Can whites and blacks ever coexist peaceably in America? The answer, to judge by this depressing essay, seems to be no.
Martin Luther King Jr. suspected that the issue of equality was insoluble largely because whites were “deeply racist” and were unwilling to address their racism. Historians Adams and Sanders (The Private Death of Public Discourse, 1998) give no reason to think King wrong, arguing that “our history is largely the product of an elemental desire of America’s white citizenry to keep blacks at arm’s length and deny them entry to white society.” Though that “largely” is debatable, the authors catalogue the many manifestations of that desire: the long history of slavery; the relentless drive of early-19th-century leaders such as Thomas Jefferson to expand American territory precisely in order to spread slavery; the long indifference of the North to the slave trade; the determined efforts of state voting commissions to evade 15th Amendment guarantees; the nationwide imposition of Jim Crow laws; and the continuing de facto separation of the great mass of African-Americans into a permanent underclass.
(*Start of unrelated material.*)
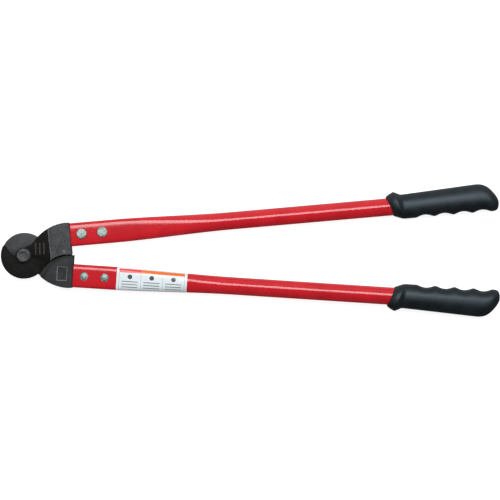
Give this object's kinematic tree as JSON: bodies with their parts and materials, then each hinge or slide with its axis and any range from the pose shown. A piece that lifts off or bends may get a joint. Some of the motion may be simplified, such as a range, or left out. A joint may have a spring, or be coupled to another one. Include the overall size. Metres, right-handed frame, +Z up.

Though significant gains were made during the decades of civil- and voting-rights activism, the authors acknowledge, many advances were just as significantly undone with the rise of the “New Federalism” of Ronald Reagan and company, who saw to it that “the search for racial equality had nearly disappeared from the nation’s domestic policy agenda” by the early ’90s. Bill Clinton was heralded by black voters, but his eight years in office revealed a constant “inability to get things done” on their behalf, and the present administration seems unwilling to recognize that a problem exists, despite the disparities between African-Americans and nearly every other ethnic group in nearly every facet of social and economic life. In light of this legacy of ill treatment, the authors close by making a reasoned if somewhat cursory case for reparations.
Given the powerful evidence they present, it seems a small price to pay for centuries of wrong—though “an admission that the majority of white citizens seem unwilling to make.”